Musica nelle orecchie dell’altro protagonista dell’assise, Abbas. Che ha denunciato il “grande crimine” degli americani. “Gerusalemme è e sarà sempre la capitale dello stato di Palestina”, ha detto, stigmatizzando la dichiarazione di Trump. “D’ora in poi”, ha sottolineato, “non accetteremo più il ruolo degli Stati Uniti nel processo di pace perché hanno dimostrato la loro completa tendenziosità in favore di Israele”. Abbas ha quindi esortato l’Assemblea Generale delle Nazioni Unite a concedere la piena membership alla Palestina, e fatto appello al Consiglio di Sicurezza affinché annulli la decisione del presidente Usa.
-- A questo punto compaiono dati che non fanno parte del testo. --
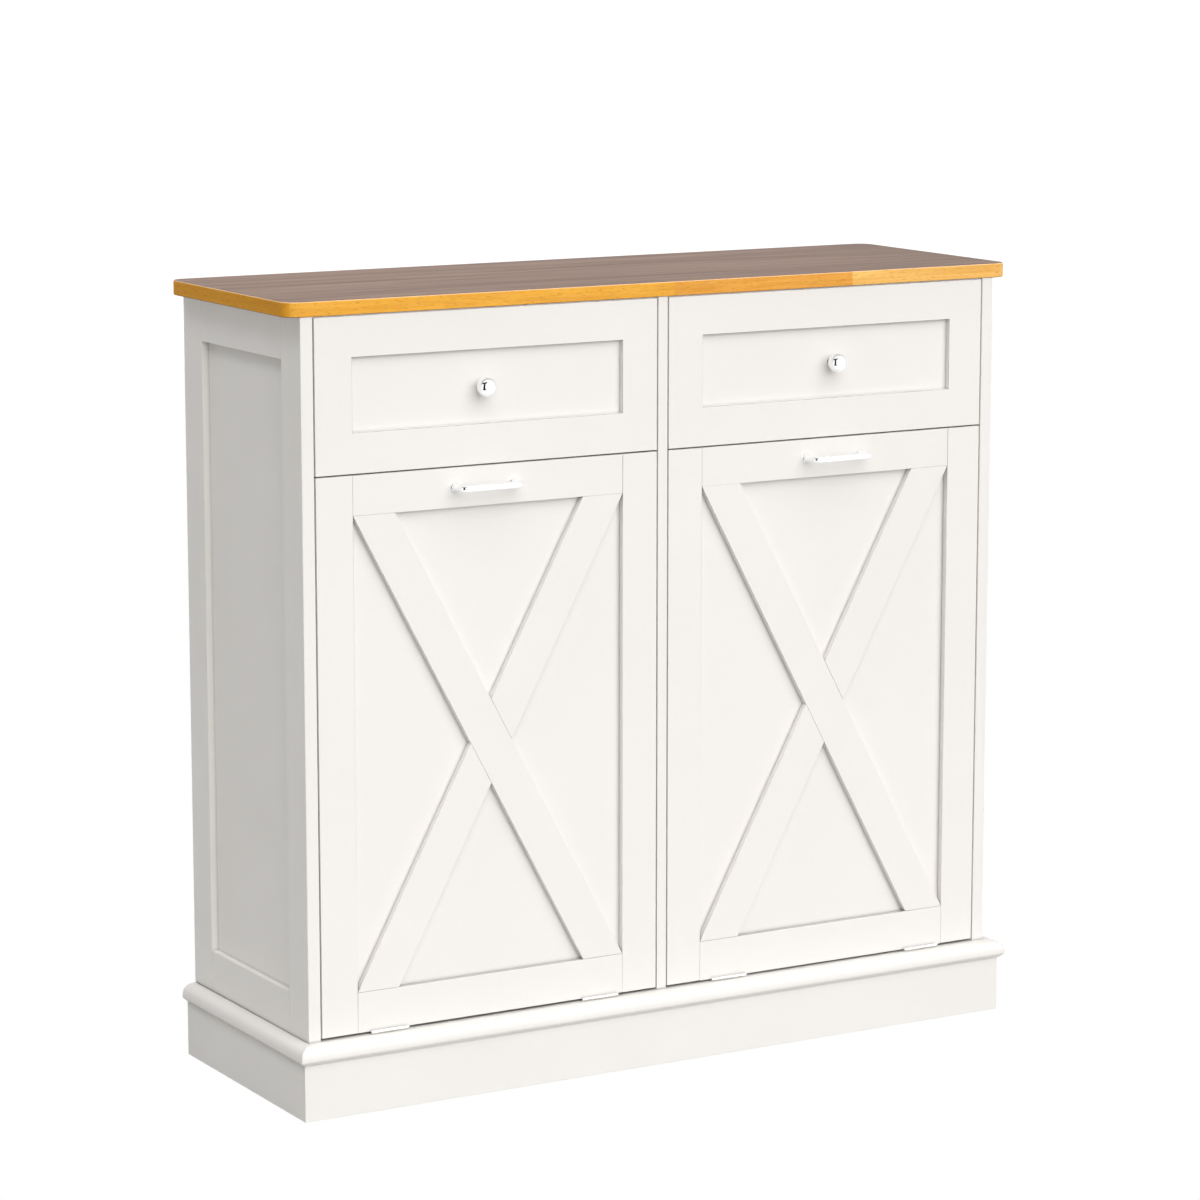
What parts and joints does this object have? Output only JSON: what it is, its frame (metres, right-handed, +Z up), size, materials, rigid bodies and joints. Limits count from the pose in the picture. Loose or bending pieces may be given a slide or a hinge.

In platea, a solidarizzare pienamente con il presidente palestinese, c’era il collega iraniano Rouhani. Che ha reso note le sue posizioni in un tweet lanciato alle dieci del mattino: “La recente decisione dell’amministrazione Usa ha chiarito che gli Usa stanno solo cercando di massimizzare gli interessi dei sionisti e che non hanno alcun rispetto dei diritti legittimi dei palestinesi. Gli Usa non sono mai stati dei mediatori onesti e non lo saranno mai”.
È piena, dunque, la consonanza tra Abbas e Rouhani. Ma la solidarietà islamica verso la causa palestinese non va oltre, cementandosi tutt’al più nella condanna rituale espressa nel comunicato finale. Che non impensierisce il primo ministro israeliano Benjamin Netanyahu. Il quale, commentando le notizie da Istanbul, ha sottolineato che “tutte queste dichiarazioni non ci impressionano”. “Alla fine”, si dice convinto Bibi, “la verità vincerà a e altri riconosceranno – molti paesi riconosceranno – Gerusalemme come capitale di Israele e sposteranno anche là la loro ambasciata”. “È meglio per i palestinesi”, ha aggiunto, “riconoscere la realtà e lavorare per la pace e non per la radicalizzazione, e che riconoscano un altro fatto su Gerusalemme non solo che è la capitale di Israele, ma anche che proteggeremo a Gerusalemme la libertà di culto per tutte le religioni”.